Traditional Chinese theater art consists of hundreds of regional folk operas, the most famous of which is Peking Opera. While the singing, music and performing styles differ across opera types, they also share similarities such as minimalistic stage setting and a focus on live singing and live music that is dominated by percussion instruments. In the 1840s, drama productions in China that had no singing, realistic stage settings and lots of dialogue were named wenmingxi (civilized theater). Dujiaoxi then came about in the early 1900s, borrowing from the methods of wenmingxi while reserving its colloquial comedy element, says Wang Yueyang, the son of Wang Rugang, a Shanghai-based theater critic.
Since the beginning, the jokes and materials used in dujiaoxi and huajixi have always been closely related to the daily lives of ordinary people. One of the best-known repertoires in huajixi was A House with 72 Tenants by the Shanghai People’s Huajixi Company in 1958. The production revolves around the relationships of the various tenants of a crowded apartment building, including a boy who repairs shoes for a living, a washerwoman, a tailor and a traditional Chinese medicine doctor.
“The play encapsulates the aesthetics and principles of huajixi. It depicts the grassroots community of Shanghai, which is an open city that welcomes people from all parts of the country,” says Wang Yueyang.
For decades, huajixi was so popular in Shanghai that there was even a saying in the early 1980s that goes: “one can trade an apartment with tickets to a huajixi show”. According to Wang Rugang, this stems from an urban legend about a man who used his status as an employee of the famous Huajiju company to win the favor of the clerk who was processing his housing application. During that period, people weren’t allowed to buy property — they were allocated a home by the municipal administration of housing instead.
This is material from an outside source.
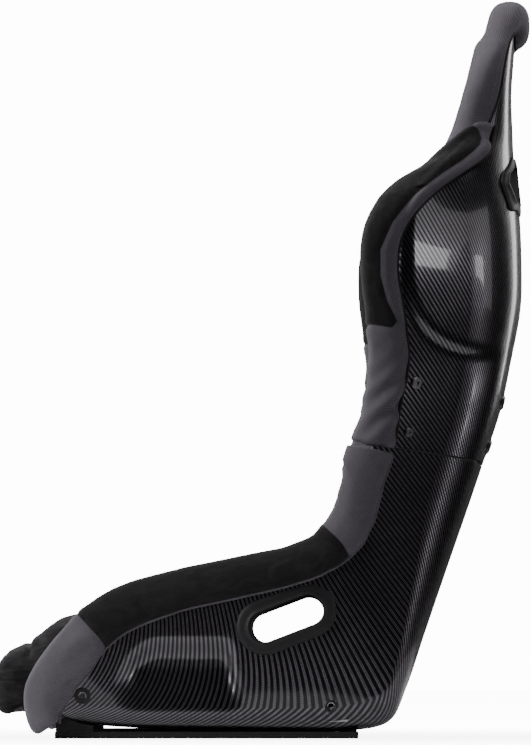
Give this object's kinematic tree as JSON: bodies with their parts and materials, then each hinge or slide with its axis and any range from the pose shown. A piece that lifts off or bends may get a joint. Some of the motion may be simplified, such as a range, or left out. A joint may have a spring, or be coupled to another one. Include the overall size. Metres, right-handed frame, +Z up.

The clerk, whose interest was piqued, then asked for a few tickets, which were delivered the next day. In exchange, the man was favorably granted a 15-square-meter apartment.
Wang Rugang adds that, in the past, women would turn down movie dates and ask to go and watch a huajixi show instead.
“If the guy managed to get tickets, it showed that he was capable and resourceful,” he says.
“During the funny scenes, people laughed so heartily that they sometimes slapped their thighs — when the woman slapped not her own thigh but that of a man’s, he knew that he had succeeded in getting himself a fiancee.”
According to Wang Rugang, the Shanghai Dujiaoxi Heritage Center has presented more than 200 shows since August last year, and has created several new productions in the first year of its establishment. Its latest project is a play named First Things First, about the recently implemented garbage sorting regulations in Shanghai.
“The young actor playing the leading role of the cleaner used to work alongside cleaners in real life. We held many trial performances in local communities and this helped us to gain a lot of great feedback as well as learn new stories about people’s experiences,” says Wang Rugang.
Although the younger generations no longer speak much in the Shanghai dialect, Wang Rugang is confident that this traditional comical performance will “bloom new blossoms from the old tree” with policy support from the nation.
“Laughter is universal. People all over the world enjoy comedy. Huajixi is comedy in the Shanghai dialect, an active and integral part of the city’s culture,” he says.
“Our first priority is to make sure that we pass the trade on to the younger generations,” he adds.
“I hope we will have a space of our own — a theater with 500 seats will be good enough. This would allow us to put up regular performances so that people can come anytime and enjoy a live performance in the home dialect of Shanghai, no matter how long they’ve been away from the city.”